Amazing online archive of vintage recordings opens

Wanna listen to vintage music and speech recordings that date back to 1900? The Library of Congress has some great news.

The Library of Congress presents the National Jukebox – a new collaborative project of several organisations, including Sony Music Team and EMI group, and even individual record collectors – offers free streaming of previously-unavailable vintage recordings that date back to more than 100 years go.

The Jukebox is making a large amount of historical recordings available from the collections of the Library of Congress Packard Campus for Audio Visual Conservation and other contributing libraries and archives. More than 3 million recordings of spoken-word and music will be made accessible online to the general public. As they say on the website, “Imagine your computer as a new gramophone purchased for family and friends to enjoy in your home parlor. Audition popular recorded selections of the beginning of the 20th century years—band music, novelty tunes, humorous monologues, hits from the season’s new musical theater productions, the latest dance rhythms, and opera arias.”

Some of the new streamable 10,000 titles on the National Jukebox website have been unavailable for more than 100 years due to complex laws controlling ownership of sound recordings, which did not become subject to federal copyright laws until 1972.

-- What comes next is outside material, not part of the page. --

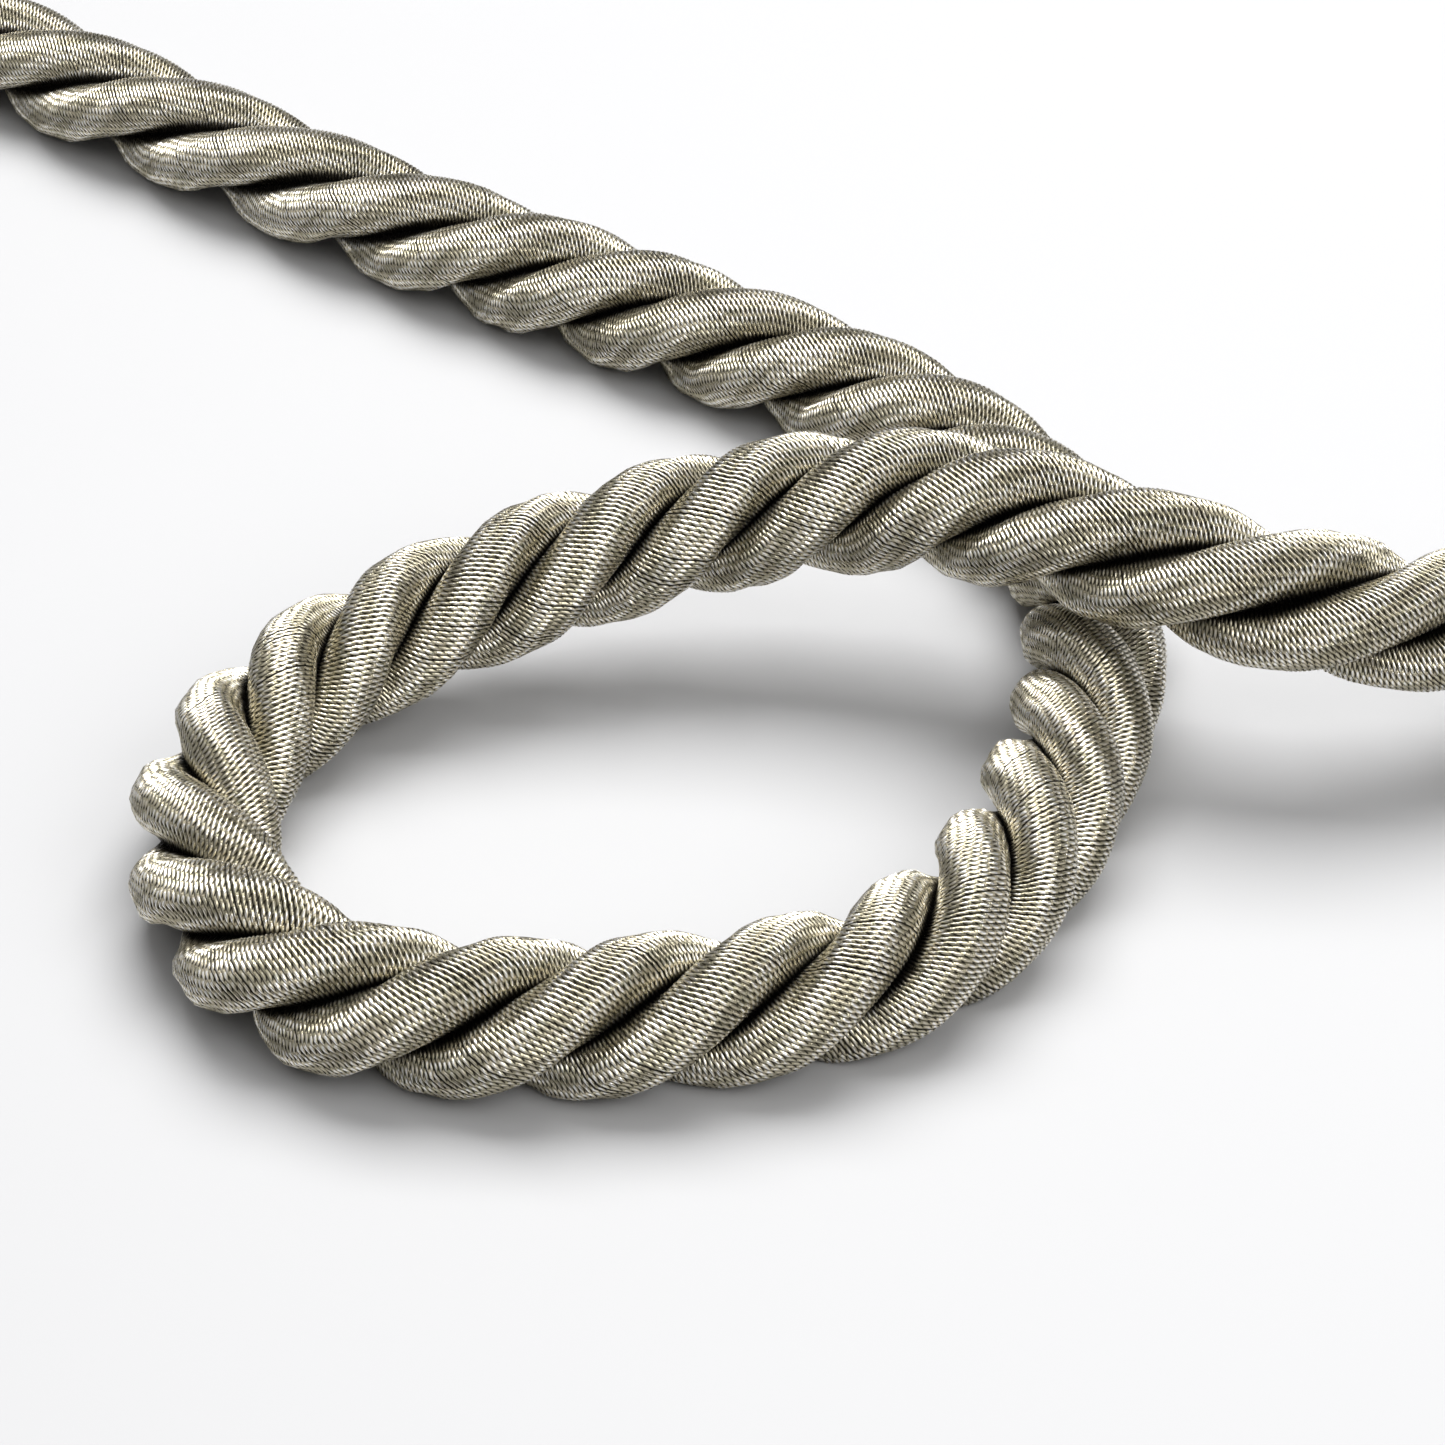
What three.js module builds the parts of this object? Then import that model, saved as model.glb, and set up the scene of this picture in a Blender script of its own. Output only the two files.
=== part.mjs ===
// Twisted cord trim: a short cut length that lies on a table in one open loop.
// Three strands, each wound round with metallic thread, are laid up left-handed.
// Millimetres, +Z up, table at z = 0. X runs to the viewer's right and Y away from the viewer.

import * as THREE from "three";

// Cord
const cordDiameter = 8;
const strandCount = 3;
const strandDiameter = 3.6;
// The loop's bends narrow the gap between two strands to 0.3.
const strandGap = 0.33;
const layRadius = (cordDiameter - strandDiameter) / 2;
const strandSides = 12;
const ringsPerLay = 18;

// Colour of the thread
const threadColour = 0xb3ab98;
const threadRoughness = 0.4;
const threadMetalness = 0.7;

// Heights of the cord's middle. Its weight presses the lobes that touch the table a little flat.
const pressedFlat = 0.45;
const onTable = cordDiameter / 2 - pressedFlat;
const overCord = onTable + cordDiameter + 0.3;

// Control points of the cord's middle, from the far left end, round the loop, to the right end.
// The curve runs smoothly near them, and starts and stops beside the second and the last but one.
const routePoints = [
  // far arm, which comes in from the upper left
  [-77, 70, onTable],
  [-67, 60, onTable],
  [-57, 50, onTable],
  [-46, 41, onTable],
  [-35.5, 32, onTable],
  [-25, 23, onTable],
  [-13.5, 15, onTable],
  [-3.5, 8, onTable],
  [5.5, 1.5, onTable],
  [12.5, -6, onTable],
  // right side of the loop, starting under the crossing
  [17, -14, onTable],
  [18.5, -22.5, onTable],
  [17.5, -31.5, onTable],
  [15, -40, onTable],
  [11.5, -48.5, onTable],
  [5.5, -55.5, onTable],
  // front
  [-3.5, -58, onTable],
  [-12.5, -59, onTable],
  [-21.5, -58, onTable],
  // left end
  [-27.5, -53.5, onTable],
  [-31, -45.5, onTable],
  [-30.5, -37, onTable + 0.1],
  [-26, -30, onTable + 0.8],
  // rear, rising in a long low hump over the far arm
  [-19.5, -26, 5.8],
  [-11, -23, 7.6],
  [-2.5, -21.5, 9.6],
  [7, -22, 11.2],
  [14, -25.5, overCord],
  [20.5, -30, overCord],
  // right arm, coming down to the table again
  [27.5, -32.5, 11],
  [35, -32, 9.5],
  [42, -29.5, 7.8],
  [49.5, -26.5, 6],
  [59, -22.5, onTable + 0.8],
  [69, -18.5, onTable],
  [80, -14.5, onTable],
];

// Length of one full turn of the strands, from each distance along the cord on.
// Each change is spread over layBlend: the loop has tightened the twist and the arms let it open.
const lays = [
  { from: 0, lay: 33 },
  { from: 60, lay: 24.5 },
  { from: 100, lay: 21 },
  { from: 190, lay: 22 },
  { from: 262, lay: 25.5 },
];
const layBlend = 30;
const firstAngle = -100;

/** Smooth route through the control points, as a uniform cubic B-spline. */
class Route extends THREE.Curve {
  getPoint(t, target = new THREE.Vector3()) {
    const spans = routePoints.length - 3;
    const span = Math.min(Math.floor(t * spans), spans - 1);
    const u = t * spans - span;
    const weights = [
      (1 - u) ** 3 / 6,
      (3 * u ** 3 - 6 * u ** 2 + 4) / 6,
      (-3 * u ** 3 + 3 * u ** 2 + 3 * u + 1) / 6,
      u ** 3 / 6,
    ];
    target.set(0, 0, 0);
    weights.forEach((weight, i) => {
      target.addScaledVector(new THREE.Vector3(...routePoints[span + i]), weight);
    });
    return target;
  }
}

/** Lay at a distance along the cord, blended from row to row of the table. */
function layAt(distance) {
  let lay = lays[0].lay;
  for (let i = 1; i < lays.length; i += 1) {
    const start = lays[i].from - layBlend / 2;
    const share = THREE.MathUtils.smoothstep(distance, start, start + layBlend);
    lay += (lays[i].lay - lays[i - 1].lay) * share;
  }
  return lay;
}

/** Stations along the cord, one equal step of the twist apart, each with its axes and angle. */
function cordStations() {
  const route = new Route();
  route.arcLengthDivisions = 2000;
  const length = route.getLength();
  const up = new THREE.Vector3(0, 0, 1);
  const stations = [];
  let distance = 0;
  while (distance < length) {
    const point = route.getPointAt(distance / length);
    const tangent = route.getTangentAt(distance / length);
    const side = new THREE.Vector3().crossVectors(up, tangent).normalize();
    const lift = new THREE.Vector3().crossVectors(tangent, side);
    const lay = layAt(distance);
    const angle = firstAngle - (360 * stations.length) / ringsPerLay;
    stations.push({ point, tangent, side, lift, angle, lay });
    distance += lay / ringsPerLay;
  }
  return stations;
}

/**
 * Ring of one strand, in the plane square to the cord at a station. The round strand crosses that
 * plane at a slant, so each of its points is carried along the twist into the plane. A side that
 * meets the next strand is flat there, half of strandGap from it.
 */
function strandRing(station, phase) {
  // equal area to a round strand, with one side of the polygon facing outwards
  const sector = (2 * Math.PI) / strandSides;
  const ringRadius = (strandDiameter / 2) * Math.sqrt(sector / Math.sin(sector));
  const twistRate = (2 * Math.PI) / station.lay;
  const slant = Math.atan(layRadius * twistRate);
  const flatAngle = Math.PI / strandCount;
  const clearance = strandGap / 2 / Math.cos(slant);
  const strandAngle = THREE.MathUtils.degToRad(station.angle + phase);
  const ring = [];
  for (let i = 0; i < strandSides; i += 1) {
    const across = ringRadius * Math.sin((i + 0.5) * sector);
    const outward = layRadius + ringRadius * Math.cos((i + 0.5) * sector);
    const sideways = across * Math.cos(slant);
    const turned = Math.atan2(sideways, outward) + across * Math.sin(slant) * twistRate;
    const spot = new THREE.Vector2(Math.hypot(outward, sideways), 0);
    spot.rotateAround(new THREE.Vector2(), turned);

    const intoStrand = new THREE.Vector2(0, -Math.sign(spot.y));
    intoStrand.rotateAround(new THREE.Vector2(), Math.sign(spot.y) * flatAngle);
    spot.addScaledVector(intoStrand, Math.max(clearance - spot.dot(intoStrand), 0));
    spot.rotateAround(new THREE.Vector2(), strandAngle);

    const vertex = station.point
      .clone()
      .addScaledVector(station.side, spot.x)
      .addScaledVector(station.lift, spot.y);
    vertex.z = Math.max(vertex.z, 0);
    ring.push(vertex);
  }
  return ring;
}

/** Closed tube of one strand, with flat cut ends. */
function strandGeometry(stations, phase) {
  const points = stations.flatMap((station) => strandRing(station, phase));
  const faces = [];
  const last = stations.length - 1;
  for (let i = 0; i < last; i += 1) {
    for (let j = 0; j < strandSides; j += 1) {
      const a = i * strandSides + j;
      const b = i * strandSides + ((j + 1) % strandSides);
      const c = a + strandSides;
      const d = b + strandSides;
      faces.push(a, b, c, b, d, c);
    }
  }
  const lastRing = last * strandSides;
  for (let j = 1; j < strandSides - 1; j += 1) {
    faces.push(0, j + 1, j);
    faces.push(lastRing, lastRing + j, lastRing + j + 1);
  }

  const geometry = new THREE.BufferGeometry().setFromPoints(points);
  geometry.setIndex(faces);
  geometry.computeVertexNormals();
  return geometry;
}

/** One wrapped strand as a mesh of its own. */
function strandMesh(stations, index) {
  const geometry = strandGeometry(stations, (360 * index) / strandCount);
  const material = new THREE.MeshStandardMaterial({
    color: threadColour,
    roughness: threadRoughness,
    metalness: threadMetalness,
  });
  const mesh = new THREE.Mesh(geometry, material);
  mesh.name = `strand_${index + 1}`;
  return mesh;
}

const cord = new THREE.Group();
cord.name = "twisted_cord_trim";
const stations = cordStations();
for (let index = 0; index < strandCount; index += 1) {
  cord.add(strandMesh(stations, index));
}

export default cord;
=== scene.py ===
import math

import bmesh
import bpy
import numpy as np
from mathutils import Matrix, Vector


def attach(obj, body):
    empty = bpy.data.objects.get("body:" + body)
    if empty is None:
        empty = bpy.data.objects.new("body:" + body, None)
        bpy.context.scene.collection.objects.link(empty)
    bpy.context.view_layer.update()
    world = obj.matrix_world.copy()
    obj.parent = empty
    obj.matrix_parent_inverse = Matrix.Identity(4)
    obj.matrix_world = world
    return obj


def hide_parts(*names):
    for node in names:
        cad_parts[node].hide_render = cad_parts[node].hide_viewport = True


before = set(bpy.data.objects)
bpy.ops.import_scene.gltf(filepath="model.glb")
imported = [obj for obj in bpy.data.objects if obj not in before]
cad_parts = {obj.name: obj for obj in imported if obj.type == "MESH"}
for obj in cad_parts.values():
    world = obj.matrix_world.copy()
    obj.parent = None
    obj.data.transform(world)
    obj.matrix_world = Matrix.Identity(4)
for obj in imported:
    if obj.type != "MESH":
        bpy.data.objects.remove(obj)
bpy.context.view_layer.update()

# Twisted cord trim, a short cut length lying in an open loop.
# Metres, +Z up, table at z = 0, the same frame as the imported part.

# camera

viewpoint = {
    "eye": (-0.003, -0.21603, 0.13625),
    "lookDown": 36.0,  # degrees below the horizon
    "fieldOfView": 20.0,  # degrees across the square picture
}


def placeCamera(settings):
    lens = bpy.data.cameras.new("trimCamera")
    lens.angle = math.radians(settings["fieldOfView"])
    lens.clip_start = 0.01
    lens.clip_end = 20.0
    camera = bpy.data.objects.new("trimCamera", lens)
    camera.location = settings["eye"]
    camera.rotation_euler = (math.radians(90 - settings["lookDown"]), 0, 0)
    bpy.context.collection.objects.link(camera)
    bpy.context.scene.camera = camera


placeCamera(viewpoint)
print("camera placed")

# the cord's middle

onTable = 0.00355  # height of the middle where the cord lies on the table
overCord = 0.01185  # and where it lies over itself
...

Vintage performances that worth checking out include: Enrico_Caruso and Fritz Kreisler, speeches of President Teddy Roosevelt, Broadway legend Al Jolson , the first blues recording Livery Stable Blues (made in 1917 by the Original Dixieland Jazz Band), piano performances by jazz-ragtime pioneer Eubie Blake, whistling virtuoso Charles Kellogg , composer and band leader John Philip Sousa, and thousands of other artists.

New recordings are added to the Jukebox every month. Next month will see the beginning of digitising recordings from additional record labels such as Columbia and Okeh, along with other selected master recordings. Keep your eyes peeled.